# [Problem]
Output the data exactly, with every line intact.

# [Dataset extract]
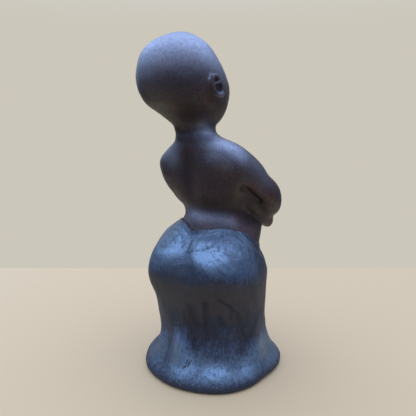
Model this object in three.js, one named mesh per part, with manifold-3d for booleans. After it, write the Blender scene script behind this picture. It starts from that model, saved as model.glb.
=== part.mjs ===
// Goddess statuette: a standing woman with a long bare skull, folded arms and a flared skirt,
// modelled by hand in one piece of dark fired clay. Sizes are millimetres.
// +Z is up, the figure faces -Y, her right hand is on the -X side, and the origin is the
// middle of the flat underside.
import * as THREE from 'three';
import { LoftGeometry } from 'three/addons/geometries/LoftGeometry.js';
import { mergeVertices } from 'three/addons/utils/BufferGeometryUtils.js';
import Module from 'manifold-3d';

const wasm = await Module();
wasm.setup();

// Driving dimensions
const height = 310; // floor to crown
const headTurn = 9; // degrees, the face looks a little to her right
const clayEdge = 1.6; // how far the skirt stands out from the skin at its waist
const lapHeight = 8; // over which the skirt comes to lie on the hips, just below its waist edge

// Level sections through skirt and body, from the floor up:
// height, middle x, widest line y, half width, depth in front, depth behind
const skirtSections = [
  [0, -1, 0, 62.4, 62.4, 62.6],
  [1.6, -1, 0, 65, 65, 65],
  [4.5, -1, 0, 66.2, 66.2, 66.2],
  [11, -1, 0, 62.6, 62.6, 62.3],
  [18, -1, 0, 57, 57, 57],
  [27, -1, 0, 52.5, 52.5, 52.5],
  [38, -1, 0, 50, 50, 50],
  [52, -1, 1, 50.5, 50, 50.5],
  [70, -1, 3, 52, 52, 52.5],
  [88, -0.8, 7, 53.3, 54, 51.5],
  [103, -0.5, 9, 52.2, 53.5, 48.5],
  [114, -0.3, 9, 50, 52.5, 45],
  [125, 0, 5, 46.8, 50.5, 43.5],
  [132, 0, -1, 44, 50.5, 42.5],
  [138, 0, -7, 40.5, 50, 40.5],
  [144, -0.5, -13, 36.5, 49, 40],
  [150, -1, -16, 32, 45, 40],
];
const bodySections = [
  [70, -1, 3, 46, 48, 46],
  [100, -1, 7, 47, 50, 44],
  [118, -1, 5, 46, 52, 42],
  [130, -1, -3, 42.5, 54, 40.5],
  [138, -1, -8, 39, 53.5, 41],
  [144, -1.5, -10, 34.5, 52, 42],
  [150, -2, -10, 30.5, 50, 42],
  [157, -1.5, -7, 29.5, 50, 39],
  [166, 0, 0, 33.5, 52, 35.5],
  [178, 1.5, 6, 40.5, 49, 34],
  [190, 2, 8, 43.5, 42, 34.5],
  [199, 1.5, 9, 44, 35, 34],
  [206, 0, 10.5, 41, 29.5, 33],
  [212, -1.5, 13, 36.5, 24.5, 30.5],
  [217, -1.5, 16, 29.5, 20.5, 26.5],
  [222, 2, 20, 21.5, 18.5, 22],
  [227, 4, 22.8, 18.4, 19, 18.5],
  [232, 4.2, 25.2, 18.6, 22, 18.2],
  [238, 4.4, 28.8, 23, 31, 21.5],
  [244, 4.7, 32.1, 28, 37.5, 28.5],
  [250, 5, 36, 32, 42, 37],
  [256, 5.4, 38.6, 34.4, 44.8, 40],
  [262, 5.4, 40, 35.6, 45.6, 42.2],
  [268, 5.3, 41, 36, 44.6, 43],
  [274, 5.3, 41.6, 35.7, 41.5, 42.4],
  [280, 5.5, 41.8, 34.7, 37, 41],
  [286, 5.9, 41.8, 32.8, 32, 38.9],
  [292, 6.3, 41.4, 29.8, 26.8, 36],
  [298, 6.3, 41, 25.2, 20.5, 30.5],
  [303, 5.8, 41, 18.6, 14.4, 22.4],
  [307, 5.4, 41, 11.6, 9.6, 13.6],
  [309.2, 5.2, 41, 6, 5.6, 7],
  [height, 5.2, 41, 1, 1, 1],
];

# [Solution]
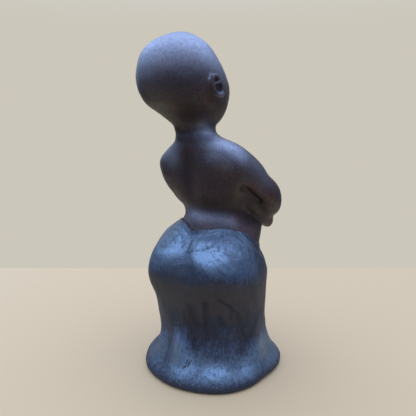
Model this object in three.js, one named mesh per part, with manifold-3d for booleans. After it, write the Blender scene script behind this picture. It starts from that model, saved as model.glb.
=== part.mjs ===
// Goddess statuette: a standing woman with a long bare skull, folded arms and a flared skirt,
// modelled by hand in one piece of dark fired clay. Sizes are millimetres.
// +Z is up, the figure faces -Y, her right hand is on the -X side, and the origin is the
// middle of the flat underside.
import * as THREE from 'three';
import { LoftGeometry } from 'three/addons/geometries/LoftGeometry.js';
import { mergeVertices } from 'three/addons/utils/BufferGeometryUtils.js';
import Module from 'manifold-3d';

const wasm = await Module();
wasm.setup();

// Driving dimensions
const height = 310; // floor to crown
const headTurn = 9; // degrees, the face looks a little to her right
const clayEdge = 1.6; // how far the skirt stands out from the skin at its waist
const lapHeight = 8; // over which the skirt comes to lie on the hips, just below its waist edge

// Level sections through skirt and body, from the floor up:
// height, middle x, widest line y, half width, depth in front, depth behind
const skirtSections = [
  [0, -1, 0, 62.4, 62.4, 62.6],
  [1.6, -1, 0, 65, 65, 65],
  [4.5, -1, 0, 66.2, 66.2, 66.2],
  [11, -1, 0, 62.6, 62.6, 62.3],
  [18, -1, 0, 57, 57, 57],
  [27, -1, 0, 52.5, 52.5, 52.5],
  [38, -1, 0, 50, 50, 50],
  [52, -1, 1, 50.5, 50, 50.5],
  [70, -1, 3, 52, 52, 52.5],
  [88, -0.8, 7, 53.3, 54, 51.5],
  [103, -0.5, 9, 52.2, 53.5, 48.5],
  [114, -0.3, 9, 50, 52.5, 45],
  [125, 0, 5, 46.8, 50.5, 43.5],
  [132, 0, -1, 44, 50.5, 42.5],
  [138, 0, -7, 40.5, 50, 40.5],
  [144, -0.5, -13, 36.5, 49, 40],
  [150, -1, -16, 32, 45, 40],
];
const bodySections = [
  [70, -1, 3, 46, 48, 46],
  [100, -1, 7, 47, 50, 44],
  [118, -1, 5, 46, 52, 42],
  [130, -1, -3, 42.5, 54, 40.5],
  [138, -1, -8, 39, 53.5, 41],
  [144, -1.5, -10, 34.5, 52, 42],
  [150, -2, -10, 30.5, 50, 42],
  [157, -1.5, -7, 29.5, 50, 39],
  [166, 0, 0, 33.5, 52, 35.5],
  [178, 1.5, 6, 40.5, 49, 34],
  [190, 2, 8, 43.5, 42, 34.5],
  [199, 1.5, 9, 44, 35, 34],
  [206, 0, 10.5, 41, 29.5, 33],
  [212, -1.5, 13, 36.5, 24.5, 30.5],
  [217, -1.5, 16, 29.5, 20.5, 26.5],
  [222, 2, 20, 21.5, 18.5, 22],
  [227, 4, 22.8, 18.4, 19, 18.5],
  [232, 4.2, 25.2, 18.6, 22, 18.2],
  [238, 4.4, 28.8, 23, 31, 21.5],
  [244, 4.7, 32.1, 28, 37.5, 28.5],
  [250, 5, 36, 32, 42, 37],
  [256, 5.4, 38.6, 34.4, 44.8, 40],
  [262, 5.4, 40, 35.6, 45.6, 42.2],
  [268, 5.3, 41, 36, 44.6, 43],
  [274, 5.3, 41.6, 35.7, 41.5, 42.4],
  [280, 5.5, 41.8, 34.7, 37, 41],
  [286, 5.9, 41.8, 32.8, 32, 38.9],
  [292, 6.3, 41.4, 29.8, 26.8, 36],
  [298, 6.3, 41, 25.2, 20.5, 30.5],
  [303, 5.8, 41, 18.6, 14.4, 22.4],
  [307, 5.4, 41, 11.6, 9.6, 13.6],
  [309.2, 5.2, 41, 6, 5.6, 7],
  [height, 5.2, 41, 1, 1, 1],
];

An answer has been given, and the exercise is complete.